A surprising meet-cute
While Masters of the Air is adapted from Donald L. Miller’s book, Harry Crosby’s memoir, A Wing and a Prayer, provides extra material, underscoring why Crosby is the show’s narrator. The memoir also gave Boyle insight into his character. “His humor in it was so self-deprecating. It opened up the role for me. I was like, “Oh, this is who this guy is!’ His writing is so funny,” says Boyle.
Unlike Rosie, who has inherent confidence, literally entering the series showing off his twinkle-toe dance moves in the Officer’s Club, Crosby is plagued by self-doubt. It doesn’t help that the navigator spends a lot of the flight to the Thorpe Abbotts airfield puking his guts up, almost directing the B-17 over Nazi-occupied France instead of England. “Crosby didn't feel like a ready-made hero. He felt like an everyman. He has to battle air sickness and the Nazis,” says Boyle. “Crosby was like, ‘Am I the right guy for this? Am I the right guy for anything?’ That, for me, is true bravery. He felt like he couldn't do it and pushed through.”

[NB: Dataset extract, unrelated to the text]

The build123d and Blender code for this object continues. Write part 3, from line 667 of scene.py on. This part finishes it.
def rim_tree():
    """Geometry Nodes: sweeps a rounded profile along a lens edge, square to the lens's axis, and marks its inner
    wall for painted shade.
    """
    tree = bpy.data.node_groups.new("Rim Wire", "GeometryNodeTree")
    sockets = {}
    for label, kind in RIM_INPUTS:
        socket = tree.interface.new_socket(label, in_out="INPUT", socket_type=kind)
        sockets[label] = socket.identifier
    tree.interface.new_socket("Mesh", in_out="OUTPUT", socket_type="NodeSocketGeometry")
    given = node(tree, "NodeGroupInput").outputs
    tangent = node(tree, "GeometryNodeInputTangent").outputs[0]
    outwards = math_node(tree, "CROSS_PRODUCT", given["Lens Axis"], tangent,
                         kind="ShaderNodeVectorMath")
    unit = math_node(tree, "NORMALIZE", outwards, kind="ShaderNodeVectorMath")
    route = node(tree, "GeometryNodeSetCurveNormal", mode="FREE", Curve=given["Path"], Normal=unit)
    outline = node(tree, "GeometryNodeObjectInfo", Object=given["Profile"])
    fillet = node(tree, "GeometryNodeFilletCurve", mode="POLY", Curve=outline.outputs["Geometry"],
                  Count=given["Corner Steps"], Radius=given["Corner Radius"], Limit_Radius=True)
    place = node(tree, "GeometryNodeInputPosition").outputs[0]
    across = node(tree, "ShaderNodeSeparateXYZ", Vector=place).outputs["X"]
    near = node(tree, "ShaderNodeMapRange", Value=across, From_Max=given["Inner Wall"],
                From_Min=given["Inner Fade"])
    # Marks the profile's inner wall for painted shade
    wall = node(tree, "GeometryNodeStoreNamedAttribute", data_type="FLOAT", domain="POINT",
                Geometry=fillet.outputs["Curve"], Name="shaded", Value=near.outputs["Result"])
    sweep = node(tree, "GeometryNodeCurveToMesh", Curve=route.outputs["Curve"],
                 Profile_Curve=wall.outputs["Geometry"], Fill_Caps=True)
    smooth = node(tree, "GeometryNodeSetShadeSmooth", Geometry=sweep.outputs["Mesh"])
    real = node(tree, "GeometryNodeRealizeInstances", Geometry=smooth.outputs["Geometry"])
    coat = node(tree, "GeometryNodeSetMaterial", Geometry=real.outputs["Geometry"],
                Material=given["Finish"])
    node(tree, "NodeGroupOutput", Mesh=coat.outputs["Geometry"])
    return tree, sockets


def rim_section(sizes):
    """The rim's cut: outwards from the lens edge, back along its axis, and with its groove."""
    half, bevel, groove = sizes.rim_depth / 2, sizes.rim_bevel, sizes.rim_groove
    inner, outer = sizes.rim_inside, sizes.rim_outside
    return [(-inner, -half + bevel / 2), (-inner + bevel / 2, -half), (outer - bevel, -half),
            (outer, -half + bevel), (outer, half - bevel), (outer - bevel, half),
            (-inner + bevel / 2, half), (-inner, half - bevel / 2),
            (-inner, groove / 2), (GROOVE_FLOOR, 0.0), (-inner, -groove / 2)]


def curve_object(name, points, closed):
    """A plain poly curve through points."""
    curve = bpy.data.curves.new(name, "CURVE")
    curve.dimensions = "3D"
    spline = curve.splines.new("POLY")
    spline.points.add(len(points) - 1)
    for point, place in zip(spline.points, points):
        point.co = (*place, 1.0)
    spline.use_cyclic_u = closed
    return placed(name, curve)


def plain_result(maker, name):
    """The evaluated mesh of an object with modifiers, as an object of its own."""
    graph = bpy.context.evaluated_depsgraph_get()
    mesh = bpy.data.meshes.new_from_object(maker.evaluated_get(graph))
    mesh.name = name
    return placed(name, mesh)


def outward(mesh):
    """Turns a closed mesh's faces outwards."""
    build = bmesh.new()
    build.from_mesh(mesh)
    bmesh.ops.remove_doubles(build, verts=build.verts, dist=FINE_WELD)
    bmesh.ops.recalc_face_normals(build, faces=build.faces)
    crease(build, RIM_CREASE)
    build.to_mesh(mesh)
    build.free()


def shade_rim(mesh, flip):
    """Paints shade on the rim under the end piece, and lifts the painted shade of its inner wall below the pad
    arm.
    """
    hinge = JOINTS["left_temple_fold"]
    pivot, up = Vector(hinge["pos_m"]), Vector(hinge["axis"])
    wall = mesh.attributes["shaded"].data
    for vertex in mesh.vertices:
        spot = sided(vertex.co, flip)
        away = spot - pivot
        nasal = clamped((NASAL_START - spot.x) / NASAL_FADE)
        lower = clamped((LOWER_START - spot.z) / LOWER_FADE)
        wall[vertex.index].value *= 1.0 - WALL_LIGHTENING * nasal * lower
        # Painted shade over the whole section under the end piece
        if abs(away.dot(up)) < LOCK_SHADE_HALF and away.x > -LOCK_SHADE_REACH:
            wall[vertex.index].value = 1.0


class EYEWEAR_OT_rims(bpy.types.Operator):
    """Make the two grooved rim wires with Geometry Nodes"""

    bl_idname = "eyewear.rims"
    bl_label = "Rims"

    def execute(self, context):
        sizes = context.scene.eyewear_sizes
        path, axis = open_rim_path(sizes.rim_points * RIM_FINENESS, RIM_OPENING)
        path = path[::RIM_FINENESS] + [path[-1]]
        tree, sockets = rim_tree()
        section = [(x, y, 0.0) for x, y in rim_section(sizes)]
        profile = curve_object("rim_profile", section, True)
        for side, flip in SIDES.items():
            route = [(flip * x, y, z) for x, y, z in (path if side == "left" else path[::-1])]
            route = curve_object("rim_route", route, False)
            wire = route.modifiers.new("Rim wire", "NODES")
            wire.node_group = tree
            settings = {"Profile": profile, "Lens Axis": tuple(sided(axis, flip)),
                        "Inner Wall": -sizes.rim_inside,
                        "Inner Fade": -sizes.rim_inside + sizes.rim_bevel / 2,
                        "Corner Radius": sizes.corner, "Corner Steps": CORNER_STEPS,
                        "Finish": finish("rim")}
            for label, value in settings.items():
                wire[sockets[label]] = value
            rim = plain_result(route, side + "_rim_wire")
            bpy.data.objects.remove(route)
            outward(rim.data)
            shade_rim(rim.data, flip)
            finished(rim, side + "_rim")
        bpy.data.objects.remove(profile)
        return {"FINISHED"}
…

A promotion to group navigator means Crosby is no longer flying into combat, avoiding the decimation of the Eighth in a catastrophic mission over Münster in the previous episode. Survivors' guilt is hard to shake, so the trip to Oxford University is a flak house in a different guise. There, he has a classic meet-cute with Powley’s ATS officer. Upon arrival, Crosby assumes his roommate A.M Westgate is a man and is startled when she arrives while he is practicing his best Spencer Tracy in Test Pilot impression in the mirror.
“Those moments were great to shoot because it was a break from the high-intensity stuff in the air, which was very taxing. Getting to do the cute stuff with Bel was a real respite and a lot of fun,” Boyle says. Until I read the book, I thought Powley’s Sandra was a show invention to inject some femininity and romance into the series, but this is all taken from Crosby’s book—including the roommate confusion. “I felt that was an embellishment from the script also; then reading it [A Wing and a Prayer], I was going, ‘Wow, this is amazing to find it out.’ It was great for Crosby to go off and have a rom-com for a couple of episodes before he goes back to war,” he says.

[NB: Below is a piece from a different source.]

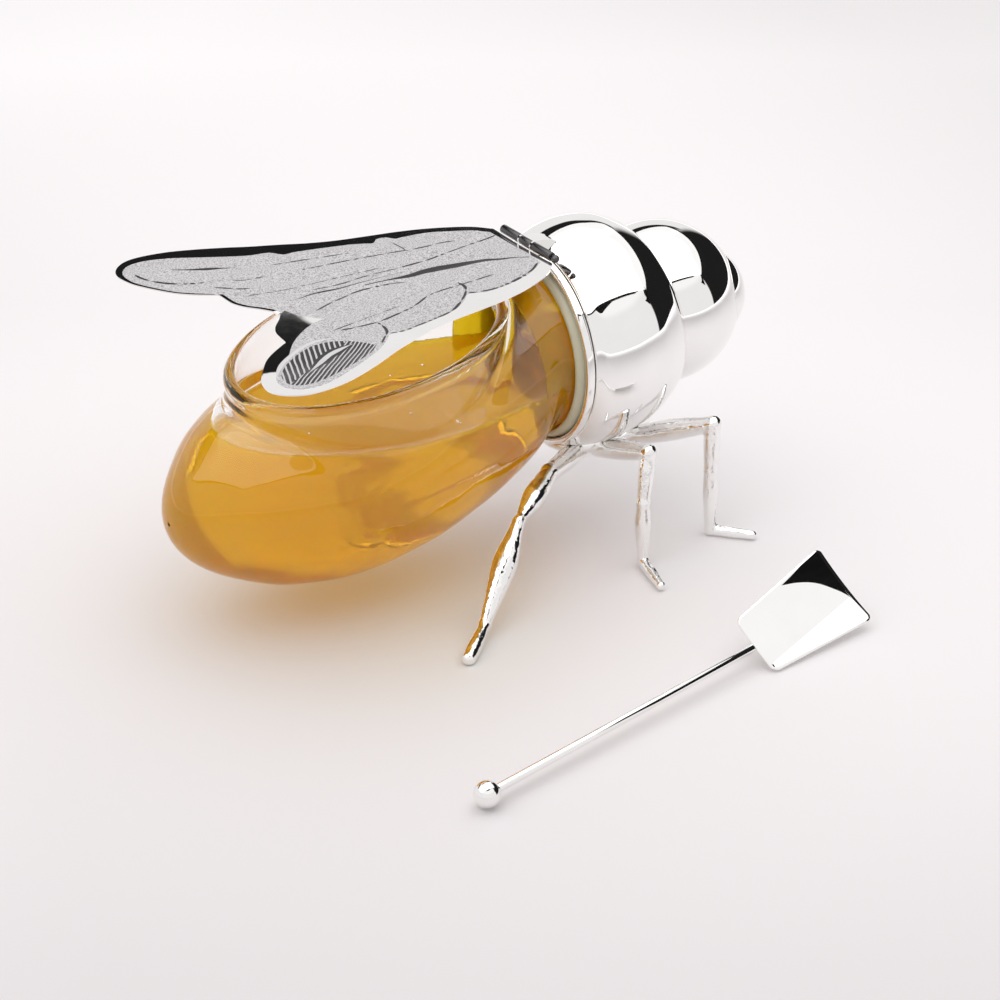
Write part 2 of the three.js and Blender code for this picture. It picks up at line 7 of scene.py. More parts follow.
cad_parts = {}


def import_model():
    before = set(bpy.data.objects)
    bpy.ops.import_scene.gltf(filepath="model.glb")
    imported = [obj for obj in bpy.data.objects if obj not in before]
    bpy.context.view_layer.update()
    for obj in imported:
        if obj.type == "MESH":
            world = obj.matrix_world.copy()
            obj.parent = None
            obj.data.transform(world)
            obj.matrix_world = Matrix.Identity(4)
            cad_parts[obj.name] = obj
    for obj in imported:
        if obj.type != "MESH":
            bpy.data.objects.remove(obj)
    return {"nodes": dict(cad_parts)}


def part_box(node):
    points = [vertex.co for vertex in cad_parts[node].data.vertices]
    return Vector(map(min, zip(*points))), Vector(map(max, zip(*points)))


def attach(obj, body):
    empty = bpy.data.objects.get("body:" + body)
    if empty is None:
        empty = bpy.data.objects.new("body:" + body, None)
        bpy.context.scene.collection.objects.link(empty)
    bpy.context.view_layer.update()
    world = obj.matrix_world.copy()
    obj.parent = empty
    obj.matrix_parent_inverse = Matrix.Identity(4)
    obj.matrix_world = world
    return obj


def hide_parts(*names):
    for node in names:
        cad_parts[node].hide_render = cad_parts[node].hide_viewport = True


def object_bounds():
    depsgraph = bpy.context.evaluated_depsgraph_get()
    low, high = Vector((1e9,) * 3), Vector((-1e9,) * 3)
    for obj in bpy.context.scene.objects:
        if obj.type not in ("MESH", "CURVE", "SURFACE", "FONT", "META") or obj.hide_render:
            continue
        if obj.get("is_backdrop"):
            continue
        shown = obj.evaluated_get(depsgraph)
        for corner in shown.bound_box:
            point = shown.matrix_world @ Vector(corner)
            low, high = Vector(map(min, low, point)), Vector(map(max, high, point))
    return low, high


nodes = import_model()["nodes"]
cad_box = [list(corner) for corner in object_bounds()]
scene = bpy.context.scene

# All lengths below are millimetres about the ring centre, the middle of the thorax's rear
# rim: X forward to the head, Y to the bee's left, Z up. place() turns them into the frame.
MM = 0.001
TAIL = 127.0
STAND = 63.0
bowl_low, bowl_high = (np.array(c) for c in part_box("glass_bowl"))
ORIGIN = np.array([bowl_low[0] + TAIL * MM, (bowl_low[1] + bowl_high[1]) / 2, STAND * MM])


def place(points):
    return np.asarray(points, float) * MM + ORIGIN


# Mesh helpers

def link_mesh(name, points, faces):
    mesh = bpy.data.meshes.new(name)
    mesh.from_pydata(points, [], faces)
    obj = bpy.data.objects.new(name, mesh)
    scene.collection.objects.link(obj)
    return obj


def new_object(name, points, faces, looks, body, replaced=(), slot=None):
    """A visible piece on a body, kept inside the box of the solids."""
    points = np.clip(place(points), *cad_box)
    obj = link_mesh(name, points.tolist(), [tuple(int(i) for i in f) for f in faces])
    mesh = obj.data
    mesh.validate()
    mesh.update()
    mesh.polygons.foreach_set("use_smooth", [True] * len(mesh.polygons))
    for look in looks if isinstance(looks, list) else [looks]:
        mesh.materials.append(look)
    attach(obj, body)
    if replaced:
        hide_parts(*replaced)
    return obj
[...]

Whether or not Sandra is a spy for the Brits bubbles beneath the surface. Is she based at Bletchley Park? Or somewhere else? Either way, Powley adds another dimension to the series and lets Boyle tap into his romantic leading man status.
Boot camp
Conveying emotions when wearing oxygen masks at 25,000 feet is a challenge, requiring the actors’ eyes to do all the heavy lifting. “A lot of Tom Hardy playing Bane, I think, is what we all did,” Boyle says. Mann jokingly concurs, “Yeah, I mean, essentially, Tom Hardy as Bane.”
Joking aside, Mann says there are so many technical maneuvers to remember that it helped block out the overthinking of his limited facial expressions: “You end up using so much of yourself in those moments because it's remaining outside yourself. That way, you're not self-conscious of, like, ‘Oh, do I need to do more with the two eyebrows I have.”

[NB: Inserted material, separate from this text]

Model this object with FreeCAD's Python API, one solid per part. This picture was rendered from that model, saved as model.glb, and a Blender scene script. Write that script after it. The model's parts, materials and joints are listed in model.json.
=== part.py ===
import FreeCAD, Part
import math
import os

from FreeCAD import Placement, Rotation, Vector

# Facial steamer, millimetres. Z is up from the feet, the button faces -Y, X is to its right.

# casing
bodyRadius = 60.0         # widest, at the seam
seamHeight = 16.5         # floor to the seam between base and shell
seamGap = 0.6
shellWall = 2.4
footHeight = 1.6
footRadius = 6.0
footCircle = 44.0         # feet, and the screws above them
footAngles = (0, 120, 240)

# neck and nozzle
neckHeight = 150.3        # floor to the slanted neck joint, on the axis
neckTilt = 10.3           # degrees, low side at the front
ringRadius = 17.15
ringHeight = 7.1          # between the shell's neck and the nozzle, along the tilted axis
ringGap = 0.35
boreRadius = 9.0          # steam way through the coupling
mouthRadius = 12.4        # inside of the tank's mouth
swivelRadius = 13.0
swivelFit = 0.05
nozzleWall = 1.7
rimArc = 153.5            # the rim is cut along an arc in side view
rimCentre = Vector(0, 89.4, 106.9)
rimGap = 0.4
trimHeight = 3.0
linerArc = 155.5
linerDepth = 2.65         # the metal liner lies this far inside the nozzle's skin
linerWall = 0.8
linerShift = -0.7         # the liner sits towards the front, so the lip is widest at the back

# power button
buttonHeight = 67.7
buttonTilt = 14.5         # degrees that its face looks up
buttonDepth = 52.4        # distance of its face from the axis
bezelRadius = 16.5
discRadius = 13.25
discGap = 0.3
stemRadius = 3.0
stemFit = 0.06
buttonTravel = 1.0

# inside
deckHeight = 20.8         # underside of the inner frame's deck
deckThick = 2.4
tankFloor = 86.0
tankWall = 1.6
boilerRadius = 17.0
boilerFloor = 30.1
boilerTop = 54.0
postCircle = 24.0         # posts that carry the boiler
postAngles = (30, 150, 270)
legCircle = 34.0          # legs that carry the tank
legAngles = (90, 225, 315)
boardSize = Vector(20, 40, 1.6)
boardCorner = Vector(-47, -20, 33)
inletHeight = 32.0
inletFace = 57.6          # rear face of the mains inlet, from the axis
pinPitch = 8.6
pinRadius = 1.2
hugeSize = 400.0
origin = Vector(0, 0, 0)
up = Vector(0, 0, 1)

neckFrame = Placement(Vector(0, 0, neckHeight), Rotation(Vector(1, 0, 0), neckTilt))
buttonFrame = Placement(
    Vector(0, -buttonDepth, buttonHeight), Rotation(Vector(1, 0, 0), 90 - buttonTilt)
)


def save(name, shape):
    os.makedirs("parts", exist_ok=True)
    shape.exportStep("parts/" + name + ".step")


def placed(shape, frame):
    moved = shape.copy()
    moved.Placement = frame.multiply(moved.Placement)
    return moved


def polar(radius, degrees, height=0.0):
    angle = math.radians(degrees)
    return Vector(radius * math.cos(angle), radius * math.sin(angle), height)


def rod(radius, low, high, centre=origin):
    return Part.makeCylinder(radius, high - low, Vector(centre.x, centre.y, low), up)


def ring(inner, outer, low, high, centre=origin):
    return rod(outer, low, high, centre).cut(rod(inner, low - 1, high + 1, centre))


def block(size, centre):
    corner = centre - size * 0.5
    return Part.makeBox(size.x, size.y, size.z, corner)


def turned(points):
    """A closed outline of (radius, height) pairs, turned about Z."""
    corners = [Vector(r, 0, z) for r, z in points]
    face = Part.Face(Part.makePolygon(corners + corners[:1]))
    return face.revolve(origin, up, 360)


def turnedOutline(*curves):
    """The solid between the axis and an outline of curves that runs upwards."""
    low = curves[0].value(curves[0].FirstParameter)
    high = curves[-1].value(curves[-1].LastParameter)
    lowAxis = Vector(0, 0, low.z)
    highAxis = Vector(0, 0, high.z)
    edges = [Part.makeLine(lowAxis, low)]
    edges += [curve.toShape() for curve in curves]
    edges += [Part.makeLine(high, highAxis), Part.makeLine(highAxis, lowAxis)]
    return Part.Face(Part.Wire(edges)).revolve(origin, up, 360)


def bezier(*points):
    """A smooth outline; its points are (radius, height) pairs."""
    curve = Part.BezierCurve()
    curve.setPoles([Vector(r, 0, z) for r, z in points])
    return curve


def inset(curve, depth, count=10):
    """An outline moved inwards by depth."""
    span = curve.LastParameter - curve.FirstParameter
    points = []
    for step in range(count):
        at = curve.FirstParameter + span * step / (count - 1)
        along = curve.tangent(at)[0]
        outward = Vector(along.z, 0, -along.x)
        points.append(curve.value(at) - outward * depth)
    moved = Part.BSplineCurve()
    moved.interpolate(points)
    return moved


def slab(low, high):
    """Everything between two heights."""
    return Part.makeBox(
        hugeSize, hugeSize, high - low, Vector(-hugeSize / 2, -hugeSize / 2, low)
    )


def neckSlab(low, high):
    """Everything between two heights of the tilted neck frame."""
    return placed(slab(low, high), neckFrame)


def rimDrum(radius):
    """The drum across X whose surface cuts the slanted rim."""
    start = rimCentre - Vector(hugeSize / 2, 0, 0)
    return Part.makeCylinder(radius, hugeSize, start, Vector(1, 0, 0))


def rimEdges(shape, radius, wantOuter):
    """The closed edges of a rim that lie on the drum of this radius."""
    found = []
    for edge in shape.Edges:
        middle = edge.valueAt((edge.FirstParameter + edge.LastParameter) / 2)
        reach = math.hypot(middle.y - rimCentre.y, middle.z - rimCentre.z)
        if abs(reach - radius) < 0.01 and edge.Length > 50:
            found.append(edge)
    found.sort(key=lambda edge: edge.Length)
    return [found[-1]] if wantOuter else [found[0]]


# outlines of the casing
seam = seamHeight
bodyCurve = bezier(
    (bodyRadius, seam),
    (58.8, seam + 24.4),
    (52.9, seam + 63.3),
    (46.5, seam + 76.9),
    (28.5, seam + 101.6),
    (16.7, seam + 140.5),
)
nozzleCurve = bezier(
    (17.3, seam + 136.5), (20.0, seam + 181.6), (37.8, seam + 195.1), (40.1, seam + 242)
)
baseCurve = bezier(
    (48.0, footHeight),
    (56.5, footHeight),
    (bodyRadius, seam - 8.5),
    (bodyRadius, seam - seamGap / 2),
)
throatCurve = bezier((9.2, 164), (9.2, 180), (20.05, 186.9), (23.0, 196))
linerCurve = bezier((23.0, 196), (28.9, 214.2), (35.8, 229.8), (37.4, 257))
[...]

The Masters of the Air cast follows in the footsteps of the Saving Private Ryan, Band of Brothers, and The Pacific actors, with a boot camp run by the legendary military advisor Dale Dye. Mann became equipped to sit in the pilot seat; likewise, Boyle learned to read navigation charts, and everyone practiced the jungle gym-adjacent method for climbing aboard the Flying Fortress.
They both sound thrilled when I ask about the physical challenge of using their fingertips to hoist themselves through a small hatch of the B-17. “Oh my god, we had to do it so many times! Does it look impressive in the show?” Boyle asks. Yes, yes, it does (seriously, I would require wires to do the same). Boyle says it is a “real abdominal workout every time” while semi-reenacting what Mann calls a “crunch pull-up combo.” (“Being an actor is tough,” Boyle deadpans)
Considering the core strength and gymnastics (while wearing shearling flight jackets), it is unsurprising that when Rosie makes his big comeback at the end of Episode 6, directors Anna Boden and Ryan Fleck focus on how effortless Mann makes it look.
Around the boot camp period of production is also where ’tache or no ’tache decisions went down. Cast members blessed with this ability were asked to raise their hand, and it didn’t have to match the real person, as the real Rosie was clean-shaven. “That one was mine, au naturel,” says Mann about his perfect pilot mustache. Soon, you will see Boyle’s ’tache game as John Wilkes Booth, but Crosby did not go this way. “I very sheepishly kept mine in the pocket because I wanted that secret weapon for Manhunt. I was saving it,” Boyle says.
Whereas Rosie’s arrival isn’t until the fourth episode, there is no latecomer hazing as Mann attended the entire two-week boot camp. So the bonds were already there when he arrived about a month after filming had begun. “Men were coming and going from these bases all the time, and in Rosie's case, he doesn't quite know what he's in for,” says Mann. “But as the series progresses and he gets closer to everyone, it shapes him into who he ultimately becomes.”